▸ CAD and scene scripts
○ ○ ○ ○ ○ ○ ○
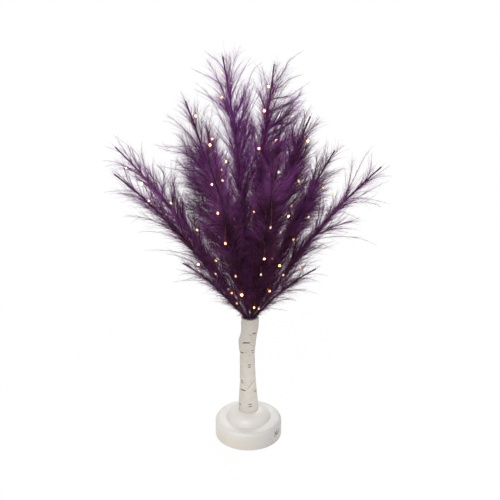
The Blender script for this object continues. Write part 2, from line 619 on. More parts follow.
def put(tree, kind, inputs=None, **settings):
    """Add a node with its settings, and link or set its inputs."""
    node = tree.nodes.new(kind)
    for name, value in settings.items():
        setattr(node, name, value)
    for name, value in (inputs or {}).items():
        socket = node.inputs[name]
        if isinstance(value, bpy.types.NodeSocket):
            tree.links.new(value, socket)
        else:
            socket.default_value = value
    return node


def compute(tree, operation, *values):
    """A Math node's result."""
    return put(tree, "ShaderNodeMath", dict(enumerate(values)), operation=operation).outputs[0]


def times(tree, first, second):
    """The product of two values."""
    return compute(tree, "MULTIPLY", first, second)


def mapped(tree, value, low, high, new_low=0.0, new_high=1.0):
    """A value moved from one range to another, and held inside it."""
    return put(tree, "ShaderNodeMapRange", {0: value, 1: low, 2: high, 3: new_low, 4: new_high}).outputs[0]


def opaque(colour):
    """A colour with full alpha; a linked colour stays as it is."""
    return colour if isinstance(colour, bpy.types.NodeSocket) else (*colour, 1.0)


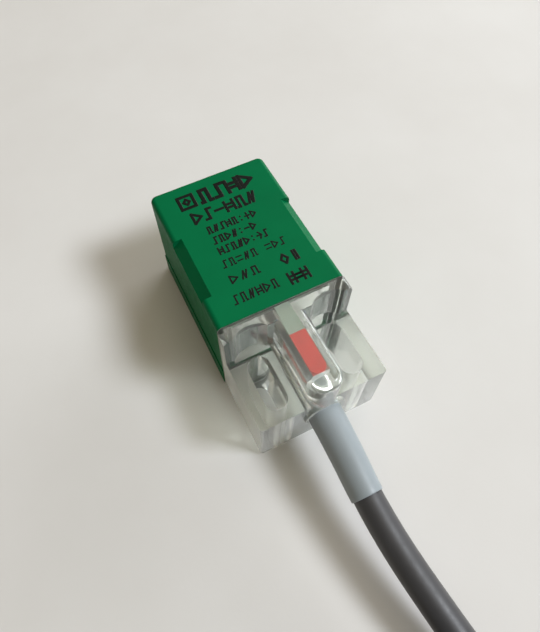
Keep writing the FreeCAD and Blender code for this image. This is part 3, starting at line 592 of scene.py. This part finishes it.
# Each lamp, in metres and watts: name, place, aim, size, power and colour.
LAMPS = [
    ("window", (0.73, -0.56, 1.0), (0, 0, 0), (0.36, 0.36), 15.0, (0.9, 0.94, 1.0)),
    ("side_wall", (1.0, 0.5, 0.32), (0, 0, 0.02), (0.9, 0.5), 8.0, (0.95, 0.97, 1.0)),
    ("ceiling", (0.15, 0.3, 1.3), (0, 0, 0), (1.5, 1.5), 5.2, (1.0, 0.88, 0.67)),
]
ROOM_COLOUR = (1.0, 0.87, 0.64, 1.0)
ROOM_STRENGTH = 0.13


def make_floor():
    """A pale sheet of paper just under the object."""
    made = bmesh.new()
    bmesh.ops.create_grid(made, x_segments=8, y_segments=8, size=FLOOR_HALF_WIDTH)
    floor = mesh_object("floor", made)
    floor.location.z = -FLOOR_CLEARANCE * MM
    material = new_material("floor_paper")
    place = coordinates(material)
    cloud = spread(material, noise(material, place, scale=0.02, detail=4.0))
    tint = blend_colours(material, cloud, (0.70, 0.69, 0.67), (0.74, 0.735, 0.72))
    fibres = noise(material, place, scale=1.2, detail=4.0)
    skin = bump(material, fibres, distance_mm=0.02, strength=0.5)
    shader = surface(material, tint, 0.7, skin, Specular_IOR_Level=0.2)
    floor.data.materials.append(finish_material(material, shader))


def area_light(name, place, aim, size, power, colour):
    """A rectangular lamp that faces its aim."""
    data = bpy.data.lights.new(name, "AREA")
    data.shape = "RECTANGLE"
    data.size, data.size_y = size
    data.energy = power
    data.color = colour
    lamp = bpy.data.objects.new(name, data)
    lamp.location = place
    direction = Vector(aim) - Vector(place)
    lamp.rotation_mode = "QUATERNION"
    lamp.rotation_quaternion = direction.to_track_quat("-Z", "Y")
    SCENE.collection.objects.link(lamp)


def make_light():
    """A window high on the right of the cable end, a bright wall, a soft ceiling and a dim room."""
    for lamp in LAMPS:
        area_light(*lamp)
    world = bpy.data.worlds.new("room")
    world.use_nodes = True
    background = world.node_tree.nodes["Background"]
    background.inputs["Color"].default_value = ROOM_COLOUR
    background.inputs["Strength"].default_value = ROOM_STRENGTH
    SCENE.world = world
    SCENE.view_settings.view_transform = "Standard"


make_camera()
MATERIALS = make_materials()
CABLE = make_cable(MATERIALS)
SLEEVE = make_strain_relief(MATERIALS)
make_print()
make_floor()
make_light()
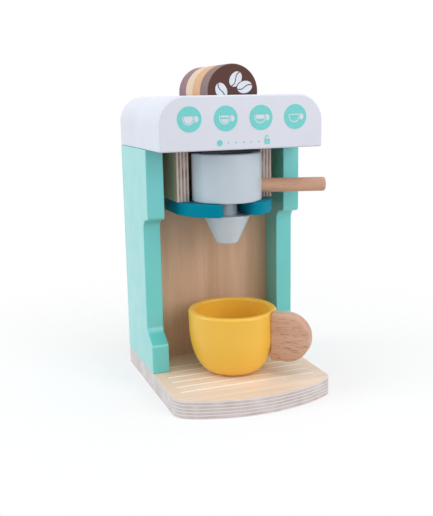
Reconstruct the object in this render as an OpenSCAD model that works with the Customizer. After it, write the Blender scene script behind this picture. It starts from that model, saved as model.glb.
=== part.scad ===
/* [Body] */
// Width over the two side boards, also the width of the head and the base
body_w = 140; // [130:1:170]
// Thickness of each side board
side_t = 15; // [12:0.5:18]
// Depth of each side board, front to back
side_depth = 85; // [78:1:100]
// Height of each side board
side_h = 194.5; // [180:0.5:230]
// How far the waist of a side board is cut back from its front edge
waist_cut = 15; // [8:0.5:20]
// Height of the foot of a side board, below its sloping shoulder
foot_h = 25; // [15:0.5:40]
// Height of the sloping shoulder between the foot and the waist
shoulder_h = 10; // [6:0.5:16]
// Height of the lip at the top of a side board
lip_h = 59.5; // [50:0.5:70]
// Thickness of the base board
base_t = 15.5; // [12:0.5:20]
// Depth of the base board at its middle, front to back
base_depth = 168; // [160:1:200]
// Radius of the base board's bowed front edge
bow_r = 143; // [120:1:300]
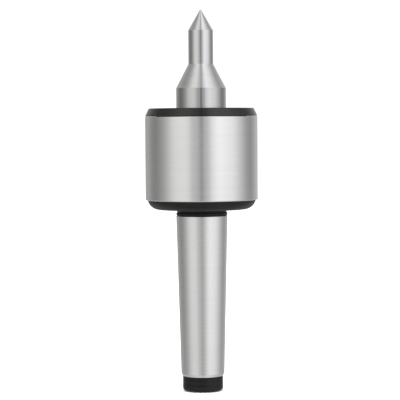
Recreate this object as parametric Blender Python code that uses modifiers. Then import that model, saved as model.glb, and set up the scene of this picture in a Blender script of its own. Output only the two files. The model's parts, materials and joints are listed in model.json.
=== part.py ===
○ ○ ○ ○ ○ ○ ○
▸ Exercise brief
Write out again, exactly, the lines from the start of the entries up to and including the one with "return node". Nothing else belongs in the reply.

▸ Answer to the task
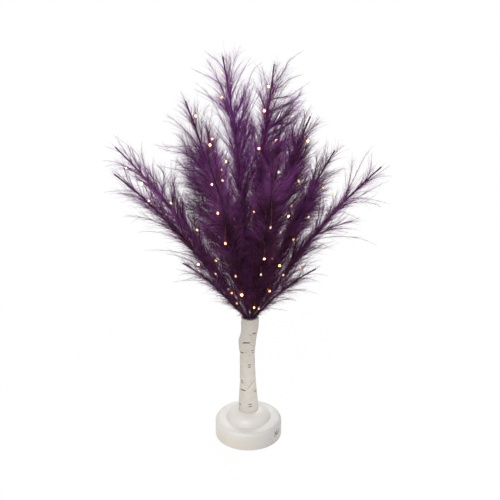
The Blender script for this object continues. Write part 2, from line 619 on. More parts follow.
def put(tree, kind, inputs=None, **settings):
    """Add a node with its settings, and link or set its inputs."""
    node = tree.nodes.new(kind)
    for name, value in settings.items():
        setattr(node, name, value)
    for name, value in (inputs or {}).items():
        socket = node.inputs[name]
        if isinstance(value, bpy.types.NodeSocket):
            tree.links.new(value, socket)
        else:
            socket.default_value = value
    return node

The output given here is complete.